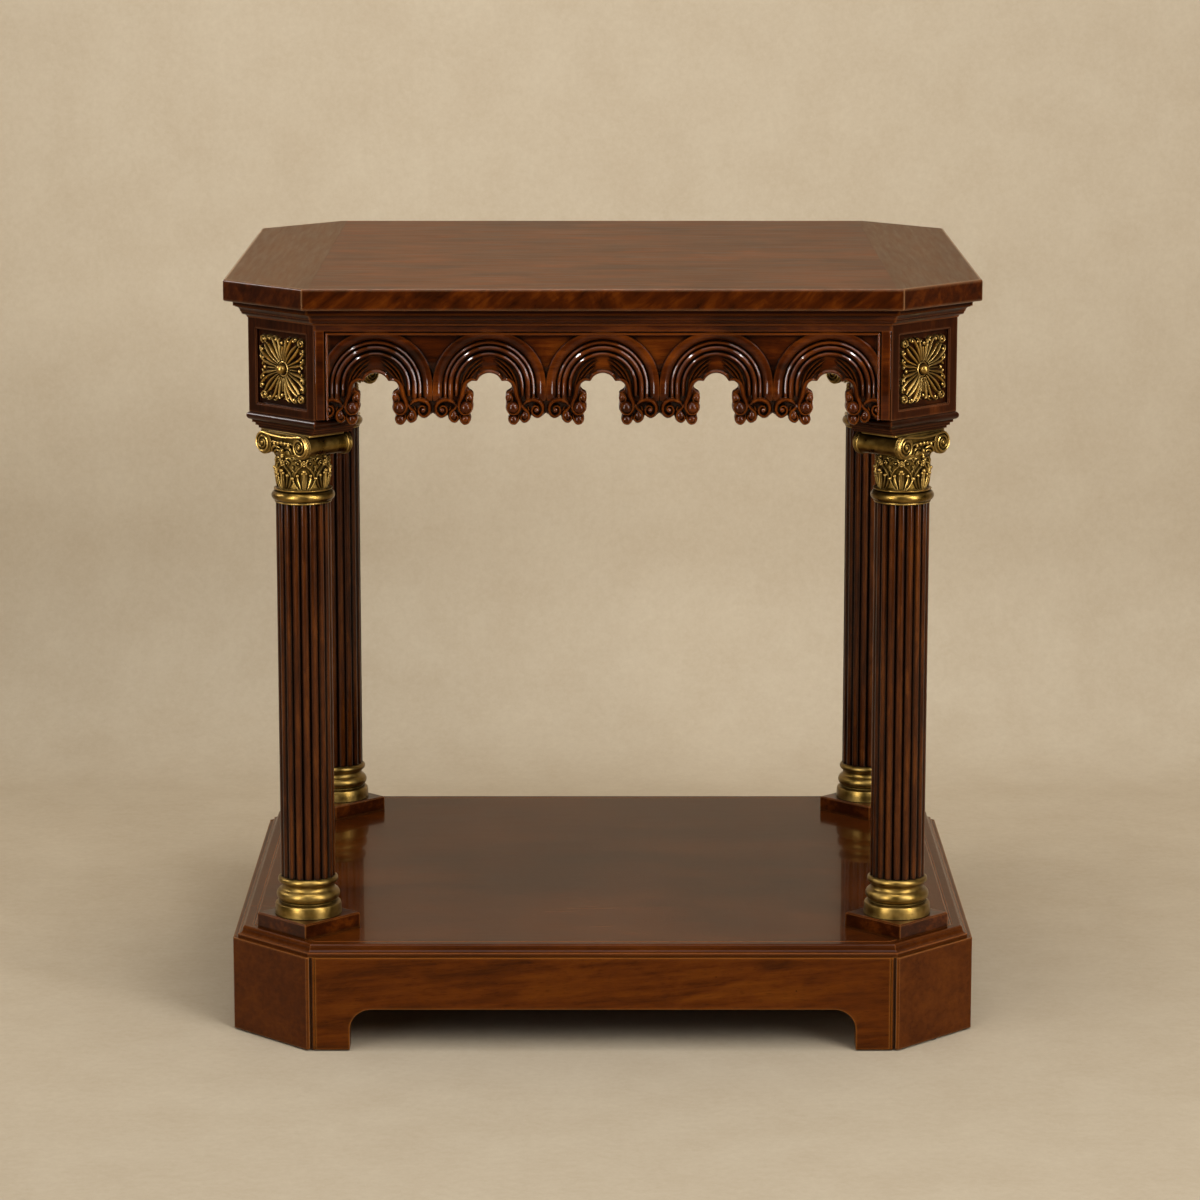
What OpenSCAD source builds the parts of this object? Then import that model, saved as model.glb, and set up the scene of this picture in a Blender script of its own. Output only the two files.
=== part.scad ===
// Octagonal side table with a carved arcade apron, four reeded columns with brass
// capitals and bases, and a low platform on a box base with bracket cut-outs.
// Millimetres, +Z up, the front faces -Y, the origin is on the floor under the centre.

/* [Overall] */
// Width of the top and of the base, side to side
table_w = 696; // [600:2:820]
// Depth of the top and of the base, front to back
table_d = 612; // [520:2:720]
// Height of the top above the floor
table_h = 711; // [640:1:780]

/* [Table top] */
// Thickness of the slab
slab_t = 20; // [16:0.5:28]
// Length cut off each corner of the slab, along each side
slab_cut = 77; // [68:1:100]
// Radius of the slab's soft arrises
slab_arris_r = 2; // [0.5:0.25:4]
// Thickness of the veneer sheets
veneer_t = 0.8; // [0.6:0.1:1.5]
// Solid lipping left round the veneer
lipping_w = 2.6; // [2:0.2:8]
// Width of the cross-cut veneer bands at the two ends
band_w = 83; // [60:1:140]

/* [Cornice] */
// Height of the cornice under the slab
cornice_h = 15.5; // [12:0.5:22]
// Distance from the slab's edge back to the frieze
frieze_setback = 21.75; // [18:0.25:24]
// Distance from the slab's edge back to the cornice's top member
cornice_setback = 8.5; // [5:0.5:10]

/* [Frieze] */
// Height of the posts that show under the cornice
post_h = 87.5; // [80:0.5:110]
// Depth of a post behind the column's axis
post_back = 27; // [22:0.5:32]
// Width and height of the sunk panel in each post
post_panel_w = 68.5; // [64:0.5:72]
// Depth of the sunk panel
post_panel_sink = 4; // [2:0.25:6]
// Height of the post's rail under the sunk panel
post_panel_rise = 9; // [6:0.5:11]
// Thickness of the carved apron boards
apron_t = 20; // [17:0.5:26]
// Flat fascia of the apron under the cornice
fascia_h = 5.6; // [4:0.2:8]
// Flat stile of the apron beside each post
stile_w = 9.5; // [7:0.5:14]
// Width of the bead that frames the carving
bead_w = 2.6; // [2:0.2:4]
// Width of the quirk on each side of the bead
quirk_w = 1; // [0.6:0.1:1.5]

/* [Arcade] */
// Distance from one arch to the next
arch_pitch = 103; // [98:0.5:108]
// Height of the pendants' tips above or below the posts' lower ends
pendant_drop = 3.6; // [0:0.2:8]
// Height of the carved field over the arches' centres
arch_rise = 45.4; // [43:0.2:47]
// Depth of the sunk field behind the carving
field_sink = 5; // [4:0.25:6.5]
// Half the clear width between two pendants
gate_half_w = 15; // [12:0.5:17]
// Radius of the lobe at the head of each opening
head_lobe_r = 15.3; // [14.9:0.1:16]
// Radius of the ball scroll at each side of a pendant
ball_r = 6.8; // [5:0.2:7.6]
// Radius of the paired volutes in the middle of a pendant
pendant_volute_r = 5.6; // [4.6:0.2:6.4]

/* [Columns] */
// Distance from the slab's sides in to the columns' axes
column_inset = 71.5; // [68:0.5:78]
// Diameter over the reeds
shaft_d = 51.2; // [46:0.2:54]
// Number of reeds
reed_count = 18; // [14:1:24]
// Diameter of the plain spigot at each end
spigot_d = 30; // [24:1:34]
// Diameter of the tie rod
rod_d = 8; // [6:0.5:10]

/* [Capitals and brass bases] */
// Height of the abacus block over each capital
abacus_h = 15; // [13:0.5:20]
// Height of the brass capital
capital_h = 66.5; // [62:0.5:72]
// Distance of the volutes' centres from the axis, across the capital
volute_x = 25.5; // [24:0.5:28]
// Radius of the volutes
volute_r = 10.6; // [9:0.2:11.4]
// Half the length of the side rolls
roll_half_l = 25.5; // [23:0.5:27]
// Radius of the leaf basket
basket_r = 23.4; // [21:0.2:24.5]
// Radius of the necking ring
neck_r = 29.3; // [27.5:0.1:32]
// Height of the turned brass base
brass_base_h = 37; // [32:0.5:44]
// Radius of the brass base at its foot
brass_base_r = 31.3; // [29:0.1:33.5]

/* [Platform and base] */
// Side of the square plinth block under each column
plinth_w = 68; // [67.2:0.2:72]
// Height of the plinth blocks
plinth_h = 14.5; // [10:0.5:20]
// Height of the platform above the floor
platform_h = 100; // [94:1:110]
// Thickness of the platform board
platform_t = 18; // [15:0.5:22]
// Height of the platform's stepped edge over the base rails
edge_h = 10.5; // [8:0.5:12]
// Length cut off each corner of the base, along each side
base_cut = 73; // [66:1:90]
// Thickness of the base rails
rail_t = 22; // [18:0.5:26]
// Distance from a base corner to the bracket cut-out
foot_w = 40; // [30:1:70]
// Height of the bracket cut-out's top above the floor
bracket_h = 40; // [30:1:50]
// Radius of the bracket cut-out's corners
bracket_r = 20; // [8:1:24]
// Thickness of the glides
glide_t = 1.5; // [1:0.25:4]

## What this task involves
Without changing anything, quote the lines from the top of the data to the line that contains "band_w = 83; // [60:1:140]", including that line.

## Response
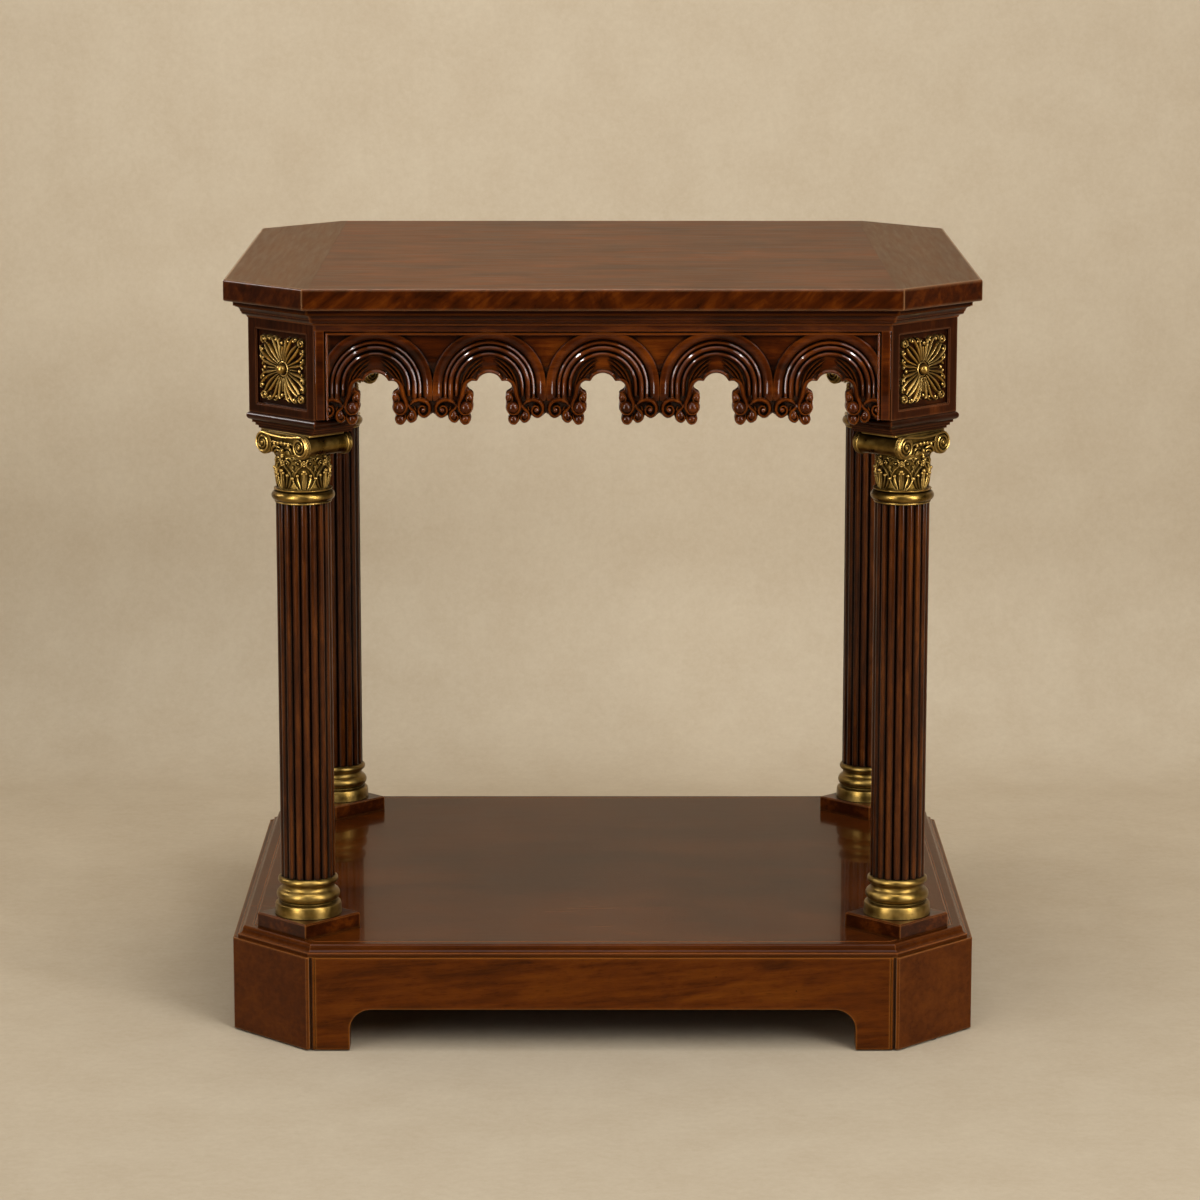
What OpenSCAD source builds the parts of this object? Then import that model, saved as model.glb, and set up the scene of this picture in a Blender script of its own. Output only the two files.
=== part.scad ===
// Octagonal side table with a carved arcade apron, four reeded columns with brass
// capitals and bases, and a low platform on a box base with bracket cut-outs.
// Millimetres, +Z up, the front faces -Y, the origin is on the floor under the centre.

/* [Overall] */
// Width of the top and of the base, side to side
table_w = 696; // [600:2:820]
// Depth of the top and of the base, front to back
table_d = 612; // [520:2:720]
// Height of the top above the floor
table_h = 711; // [640:1:780]

/* [Table top] */
// Thickness of the slab
slab_t = 20; // [16:0.5:28]
// Length cut off each corner of the slab, along each side
slab_cut = 77; // [68:1:100]
// Radius of the slab's soft arrises
slab_arris_r = 2; // [0.5:0.25:4]
// Thickness of the veneer sheets
veneer_t = 0.8; // [0.6:0.1:1.5]
// Solid lipping left round the veneer
lipping_w = 2.6; // [2:0.2:8]
// Width of the cross-cut veneer bands at the two ends
band_w = 83; // [60:1:140]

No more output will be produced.